MATERIAL PROVIDED ▸
#####

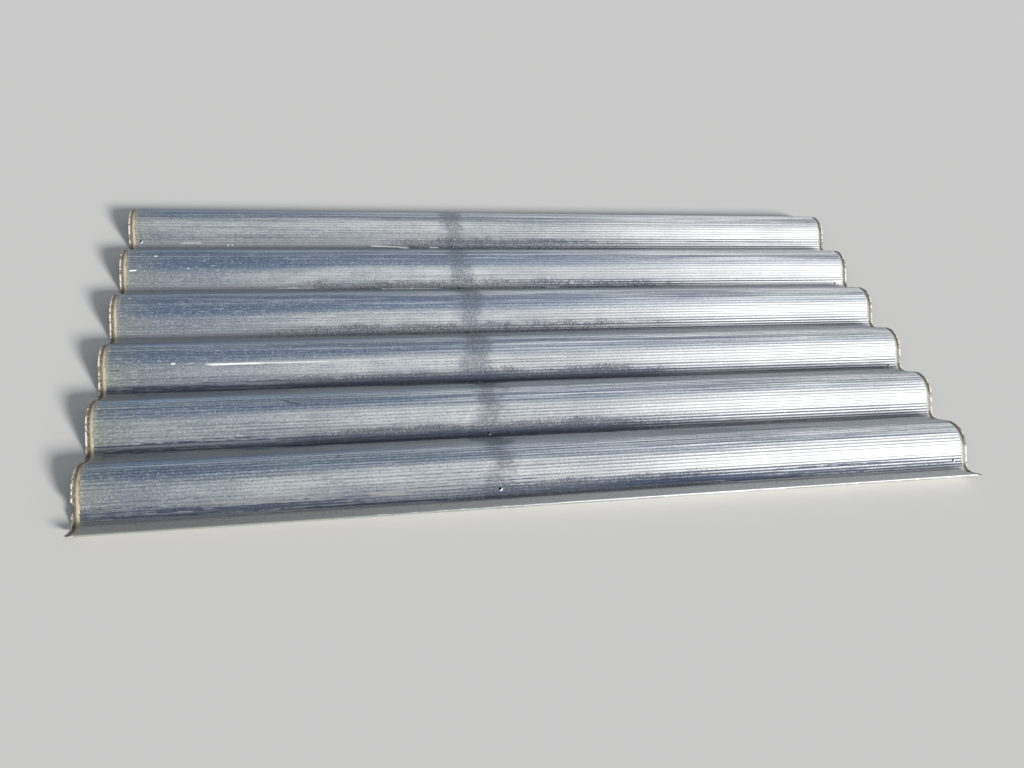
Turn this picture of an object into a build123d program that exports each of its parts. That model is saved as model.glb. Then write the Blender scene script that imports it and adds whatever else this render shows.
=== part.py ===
from build123d import *
import math
import os

# A corrugated twin-wall roofing sheet of clear plastic, lying flat. The waves follow each other
# along Y, the flutes run along X, and Z is up. Origin: on the floor, under the middle of the sheet.
# Millimetres.

# Overall
sheet_length = 2100.0
wave_count = 6
wave_pitch = 177.0
wave_depth = 51.0  # valley to crest, on one skin

# Wave, measured on the middle surface of the sheet
crest_radius = 62.0
valley_radius = 24.0

# Twin-wall section. The flutes repeat with the waves, and a rib stands on every valley line.
sheet_thickness = 5.0
skin_thickness = 0.5
rib_thickness = 0.5
rib_spacing = 7.2  # nominal, rounded to a whole number of flutes in a wave
front_lap_flutes = 7  # from the front valley line to the front edge

# Ends, where the two skins are pressed together and close the flutes
seal_width = 15.0
seal_taper = 3.5
seal_thickness = 1.6

# Screw holes, drilled square to the sheet on the near side of the valleys. Each row gives the flute
# that every hole passes through, counted up the slope from its valley line; valley 0 is the front one.
screw_hole_diameter = 6.5
left_row_from_left = 30.0
middle_row_from_left = 882.0
right_row_from_right = 42.0
left_row_flutes = {5: 4}
middle_row_flutes = {0: 4, 1: 2, 2: 1, 3: 1, 4: 1, 5: 2}
right_row_flutes = {0: 4, 2: 2, 4: 2}

# A piece broken out of the left end, on the front slope
chip_from_valley = 38.0  # along the sheet, from the front valley line to the chip's middle
chip_length = 26.0
chip_depth = 9.0

# The straight flank is tangent to the valley and crest arcs
arc_sum = crest_radius + valley_radius
flank_reach = math.hypot(arc_sum - wave_depth, wave_pitch / 2)
flank_angle = math.atan2(wave_pitch / 2, arc_sum - wave_depth) - math.acos(arc_sum / flank_reach)
flank_length = (wave_pitch / 2 - arc_sum * math.sin(flank_angle)) / math.cos(flank_angle)
valley_arc = valley_radius * flank_angle
crest_arc = crest_radius * flank_angle
half_wave = valley_arc + flank_length + crest_arc

# Flutes and ribs, by their stations: distances along the middle surface from the front valley line
flutes_per_wave = round(2 * half_wave / rib_spacing)
flute_pitch = 2 * half_wave / flutes_per_wave

# Both long edges end with a rib. The front one lies on the flank, or on the valley arc if the lap
# is short, and the back one just past the last valley line.
lap_length = front_lap_flutes * flute_pitch + rib_thickness / 2
lap_angle = min(flank_angle, lap_length / valley_radius)
lap_flank = lap_length - valley_radius * lap_angle
back_angle = rib_thickness / 2 / valley_radius

middle_height = sheet_thickness / 2  # of the middle surface at the valleys
valley_reach = valley_radius * math.sin(flank_angle)
outer_valley_radius = valley_radius + sheet_thickness / 2
front_reach = outer_valley_radius * math.sin(lap_angle) + lap_flank * math.cos(lap_angle)
back_reach = outer_valley_radius * math.sin(back_angle)
sheet_width = front_reach + wave_count * wave_pitch + back_reach
front_valley_y = front_reach - sheet_width / 2
left_end = -sheet_length / 2
right_end = sheet_length / 2


def half_wave_point(distance, rise):
    """Point on the rising half wave, in Y and Z from the valley, and the slope there."""
    if distance <= valley_arc:
        slope = distance / valley_radius
        along = valley_radius * math.sin(slope)
        up = valley_radius * (1 - math.cos(slope))
    elif distance <= valley_arc + flank_length:
        slope = flank_angle
        on_flank = distance - valley_arc
        along = valley_reach + on_flank * math.cos(slope)
        up = valley_radius * (1 - math.cos(slope)) + on_flank * math.sin(slope)
    else:
        slope = (half_wave - distance) / crest_radius
        along = wave_pitch / 2 - crest_radius * math.sin(slope)
        up = wave_depth - crest_radius * (1 - math.cos(slope))
    return along - rise * math.sin(slope), up + rise * math.cos(slope), slope


def wave_point(station, rise=0.0):
    """Y, Z and slope at a distance along the middle surface, counted from the front valley line.

    rise is how far the point stands above the middle surface, square to it.
    """
    wave = math.floor(station / (2 * half_wave))
    distance = station - wave * 2 * half_wave
    falling = distance > half_wave
    if falling:
        distance = 2 * half_wave - distance
    along, up, slope = half_wave_point(distance, rise)
    if falling:
        along = wave_pitch - along
        slope = -slope
    return front_valley_y + wave * wave_pitch + along, middle_height + up, slope


def valley_edge(valley, rise, from_angle, to_angle):
    """Arc of a valley, between two slopes."""
    centre = (front_valley_y + valley * wave_pitch, middle_height + valley_radius)
    start = math.degrees(from_angle) - 90
    return CenterArc(centre, valley_radius - rise, start, math.degrees(to_angle - from_angle))


def crest_edge(wave, rise):
    """Arc of a crest, from the rising flank to the falling one."""
    centre = (front_valley_y + (wave + 0.5) * wave_pitch, middle_height + wave_depth - crest_radius)
    half_turn = math.degrees(flank_angle)
    return CenterArc(centre, crest_radius + rise, 90 + half_turn, -2 * half_turn)


def wave_edges(rise):
    """The whole wave line at one height above the middle surface, from the front edge to the back."""
    edges = []
    if lap_flank > 0:
        start = wave_point(-lap_length, rise)[:2]
        end = wave_point(lap_flank - lap_length, rise)[:2]
        edges.append(Line(start, end))
    edges.append(valley_edge(0, rise, -lap_angle, flank_angle))
    for wave in range(wave_count):
        valley_station = 2 * half_wave * wave
        next_valley = valley_station + 2 * half_wave
        rising_start = wave_point(valley_station + valley_arc, rise)[:2]
        rising_end = wave_point(valley_station + valley_arc + flank_length, rise)[:2]
        falling_start = wave_point(next_valley - valley_arc - flank_length, rise)[:2]
        falling_end = wave_point(next_valley - valley_arc, rise)[:2]
        edges.append(Line(rising_start, rising_end))
        edges.append(crest_edge(wave, rise))
        edges.append(Line(falling_start, falling_end))
        last = wave == wave_count - 1
        edges.append(valley_edge(wave + 1, rise, -flank_angle, back_angle if last else flank_angle))
    return edges


def wave_section(thickness, x):
    """Face of the sheet's outline, this thick, standing across the sheet at x."""
    under = wave_edges(-thickness / 2)
    over = wave_edges(thickness / 2)
    front_edge = Line(under[0] @ 0, over[0] @ 0)
    back_edge = Line(under[-1] @ 1, over[-1] @ 1)
    outline = make_face([*under, *over, front_edge, back_edge])
    return Plane((x, 0, 0), x_dir=(0, 1, 0), z_dir=(1, 0, 0)) * outline


def outer_form():
    """The sheet without its flutes: full thickness between two pressed ends."""
    sections = [
        wave_section(seal_thickness, left_end),
        wave_section(seal_thickness, left_end + seal_width),
        wave_section(sheet_thickness, left_end + seal_width + seal_taper),
        wave_section(sheet_thickness, right_end - seal_width - seal_taper),
        wave_section(seal_thickness, right_end - seal_width),
        wave_section(seal_thickness, right_end),
    ]
    return loft(sections, ruled=True)


def skin_line(first, second, rise):
    """Inner line of a skin between two stations: straight on a flank, an arc in a valley or on a crest."""
    first_y, first_z, first_slope = wave_point(first, rise)
    middle_y, middle_z, _ = wave_point((first + second) / 2, rise)
    second_y, second_z, second_slope = wave_point(second, rise)
    if math.isclose(first_slope, second_slope, abs_tol=1e-9):
        return Line((first_y, first_z), (second_y, second_z))
    return ThreePointArc((first_y, first_z), (middle_y, middle_z), (second_y, second_z))


def flutes():
    """The long channels between the skins, one between each two ribs."""
    half_height = sheet_thickness / 2 - skin_thickness
    start_x = left_end + seal_width + seal_taper
    across = Plane((start_x, 0, 0), x_dir=(0, 1, 0), z_dir=(1, 0, 0))
    length = sheet_length - 2 * (seal_width + seal_taper)
    channels = []
    for number in range(-front_lap_flutes, flutes_per_wave * wave_count):
        first = number * flute_pitch + rib_thickness / 2
        second = (number + 1) * flute_pitch - rib_thickness / 2
        under = skin_line(first, second, -half_height)
        over = skin_line(first, second, half_height)
        profile = make_face([under, over, Line(under @ 0, over @ 0), Line(under @ 1, over @ 1)])
        channels.append(extrude(across * profile, amount=length))
    return channels


def square_to_sheet(x, station):
    """Plane on the middle surface, with its normal pointing out of the top skin."""
    y, z, slope = wave_point(station)
    return Plane((x, y, z), x_dir=(1, 0, 0), z_dir=(0, -math.sin(slope), math.cos(slope)))


def screw_holes():
    """Drills for the three rows of screw holes, each in the middle of its flute."""
    rows = [
        (left_end + left_row_from_left, left_row_flutes),
        (left_end + middle_row_from_left, middle_row_flutes),
        (right_end - right_row_from_right, right_row_flutes),
    ]
    drills = []
    for x, flutes in rows:
        for valley, flute in flutes.items():
            station = 2 * half_wave * valley + (flute - 0.5) * flute_pitch
            drill = Cylinder(screw_hole_diameter / 2, 4 * sheet_thickness)
            drills.append(square_to_sheet(x, station) * drill)
    return drills


def broken_corner():
    """What the chip takes out of the left end."""
    half = chip_length / 2
    outline = Polyline(
        (-1, half),
        (0, half),
        (0.6 * chip_depth, 0.45 * half),
        (chip_depth, 0.2 * half),
        (0.75 * chip_depth, -0.5 * half),
        (0, -half),
        (-1, -half),
        close=True,
    )
    block = extrude(make_face(outline), amount=2 * sheet_thickness, both=True)
    return square_to_sheet(left_end, chip_from_valley) * block


sheet = outer_form()
sheet = sheet - flutes() - screw_holes() - broken_corner()

os.makedirs("parts", exist_ok=True)
export_step(sheet, "parts/corrugated_sheet.step")
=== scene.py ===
import math
import random

import bmesh
import bpy
import numpy as np
from mathutils import Matrix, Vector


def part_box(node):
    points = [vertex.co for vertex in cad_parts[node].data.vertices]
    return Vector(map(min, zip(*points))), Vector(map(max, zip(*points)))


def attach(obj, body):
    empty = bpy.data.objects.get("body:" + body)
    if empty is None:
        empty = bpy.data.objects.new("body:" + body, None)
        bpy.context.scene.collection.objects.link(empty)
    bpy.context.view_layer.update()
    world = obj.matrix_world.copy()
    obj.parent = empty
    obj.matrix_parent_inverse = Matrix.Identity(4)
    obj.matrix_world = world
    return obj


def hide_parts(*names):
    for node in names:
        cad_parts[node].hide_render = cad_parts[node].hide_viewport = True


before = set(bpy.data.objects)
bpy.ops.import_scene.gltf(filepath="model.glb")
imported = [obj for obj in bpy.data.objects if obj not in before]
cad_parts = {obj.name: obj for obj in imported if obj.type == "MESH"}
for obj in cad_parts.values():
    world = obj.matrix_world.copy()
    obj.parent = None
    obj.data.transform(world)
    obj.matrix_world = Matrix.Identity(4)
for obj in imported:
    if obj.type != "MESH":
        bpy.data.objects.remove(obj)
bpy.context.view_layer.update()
print("frame loaded")

# Section and ends of the sheet, in metres. The waves follow each other along Y, the flutes run along X.
sheetSizes = {
    "waveCount": 6,
    "wavePitch": 0.177,
    "waveDepth": 0.051,
    "crestRadius": 0.062,      # of the middle surface, as the valley radius
    "valleyRadius": 0.024,
    "thickness": 0.005,
    "ribThickness": 0.0005,
    "flutesPerWave": 29,
    "frontLapFlutes": 7,       # from the front valley line to the front edge
    "sealWidth": 0.015,        # where the two skins are pressed together
    "sealTaper": 0.0035,
    "sealThickness": 0.0016,
    "edgeRounding": 0.0005,
    "edgeShare": 0.72,         # of the thickness, left at the outer line of the long edges
    "skinSag": 0.00022,        # how far a skin dips between two ribs
    "sagAtEnd": 0.5,           # the share of that dip at the very ends
    "sagAtSeam": 0.9,          # and where the two skins part
    "endWear": 0.0011,         # how ragged the two ends are
    "wearFalloff": 0.6,        # a lower number carries the wear further in
    "seamTeeth": 0.0007,       # how far the seam wanders in and out at each rib
    "teethStart": 0.6,         # of the band's width, where the teeth begin
    "teethEnd": 4,             # a higher number carries them further in
    "waviness": 0.0002,        # slow unevenness of the skins
    "swellTurn": 8.2,          # radians that its first curve turns through from end to end
    "swellShift": 2.1,         # radians between one of its curves and the next
    "sharpAngle": 38,          # degrees; edges that turn more are shaded sharp
}

# Random curves, each with its seed and its number of steps. Those that wear the ends away also have a
# share. Those that make the skins uneven go by side: 1 for the top skin and -1 for the one below.
randomCurves = {
    "leftWear": [(11, 620, 0.55), (12, 70, 0.60)],
    "rightWear": [(13, 540, 0.50), (14, 60, 0.40)],
    1: [(35, 30), (36, 39), (37, 48)],
    -1: [(45, 30), (46, 39), (47, 48)],
}

# Where the points of the mesh lie, and how their stations are found again
meshDetail = {
    "topShares": (0.0, 0.13, 0.5, 0.87),      # of each flute, on the top skin
    "underShares": (0.0, 0.5),                # and on the one below
    "bandShares": (0.22, 0.45, 0.7, 0.92),    # of the width of a pressed end
    "taperSteps": 6,
    "bodyColumns": 36,                        # along X, between the pressed ends
    "bodyInset": 0.003,                       # from the last step of a taper to the first of them
    "wearPoints": 4000,
    "linePoints": 26000,                      # on the fine wave line
    "searchBack": 0.0035,                     # how far in front of a point the search starts
    "searchSteps": 260,
    "uvSize": 2.2,                            # metres across the unit square
}

# The screw holes, row by row: the distance from the left end, and for each valley, counted from the
# front, the flute that its hole passes through, counted up the slope from the valley line
holeSizes = {
    "diameter": 0.0065,
    "rows": [
        (0.030, {5: 4}),
        (0.882, {0: 4, 1: 2, 2: 1, 3: 1, 4: 1, 5: 2}),
        (2.058, {0: 4, 2: 2, 4: 2}),
    ],
    "facets": 20,
    "drillLength": 0.015,
    "shortestEdge": 2e-6,      # shorter edges round a hole are slivers, and go
}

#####

CHALLENGE ▸ Please give an exact restatement of only the lines from the beginning of the material above to the line with "seal_thickness = 1.6", inclusive.

SOLUTION TO THE PROBLEM ▸
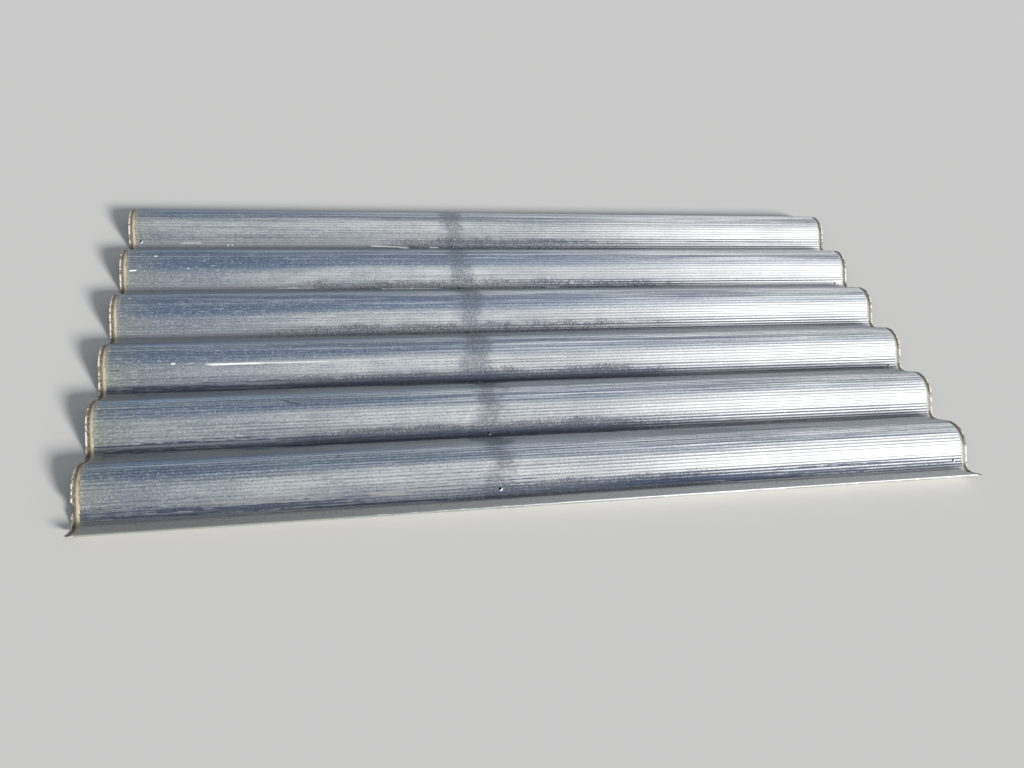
Turn this picture of an object into a build123d program that exports each of its parts. That model is saved as model.glb. Then write the Blender scene script that imports it and adds whatever else this render shows.
=== part.py ===
from build123d import *
import math
import os

# A corrugated twin-wall roofing sheet of clear plastic, lying flat. The waves follow each other
# along Y, the flutes run along X, and Z is up. Origin: on the floor, under the middle of the sheet.
# Millimetres.

# Overall
sheet_length = 2100.0
wave_count = 6
wave_pitch = 177.0
wave_depth = 51.0  # valley to crest, on one skin

# Wave, measured on the middle surface of the sheet
crest_radius = 62.0
valley_radius = 24.0

# Twin-wall section. The flutes repeat with the waves, and a rib stands on every valley line.
sheet_thickness = 5.0
skin_thickness = 0.5
rib_thickness = 0.5
rib_spacing = 7.2  # nominal, rounded to a whole number of flutes in a wave
front_lap_flutes = 7  # from the front valley line to the front edge

# Ends, where the two skins are pressed together and close the flutes
seal_width = 15.0
seal_taper = 3.5
seal_thickness = 1.6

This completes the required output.